Chapter 19: Putting It All Together: Notes on the Structure of Lojban Texts

7. Utterance ordinals: MAI

The following cmavo are discussed in this section:

mai MAI utterance ordinal, -thly
mo'o    MAI higher order utterance ordinal

Numerical free modifiers, corresponding to English “firstly”, “secondly”, and so on, can be created by suffixing “mai” or “mo'o” of selma'o MAI to a number or a lerfu string. Here are some examples:

✥7.1  mi klama pamai le zarci .e remai le zdani
I go-to (firstly) the store and (secondly) the market.

This does not imply that I go to the store before I go to the market: that meaning requires a tense. The sumti are simply numbered for convenience of reference. Like other free modifiers, the utterance ordinals can be inserted almost anywhere in a sentence without affecting its grammar or its meaning.

Any of the Lojban numbers can be used with MAI: “romai”, for example, means “all-thly” or “lastly”. Likewise, if you are enumerating a long list and have forgotten which number is wanted next, you can say “ny.mai”, or “Nthly”.

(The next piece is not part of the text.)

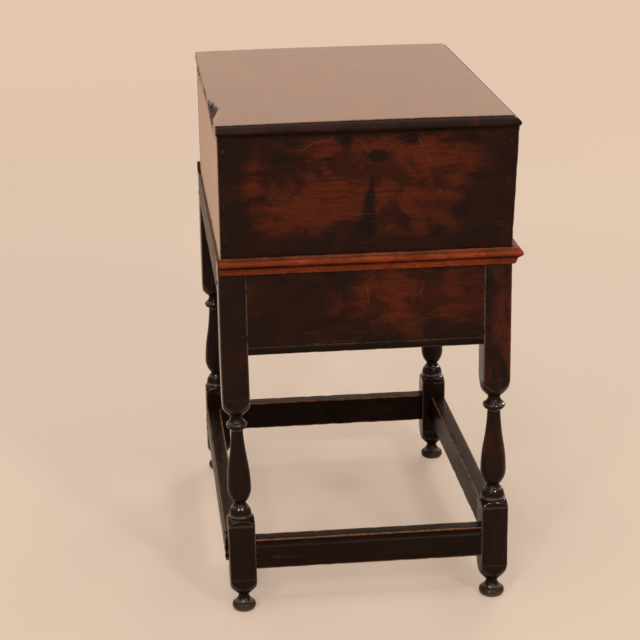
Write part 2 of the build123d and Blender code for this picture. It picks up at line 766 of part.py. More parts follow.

The difference between “mai” and “mo'o” is that “mo'o” enumerates larger subdivisions of a text; “mai” was designed for lists of numbered items, whereas “mo'o” was intended to subdivide structured works. If this chapter were translated into Lojban, it might number each section with “mo'o”: this section would then be introduced with “zemo'o”, or “c19-§7.”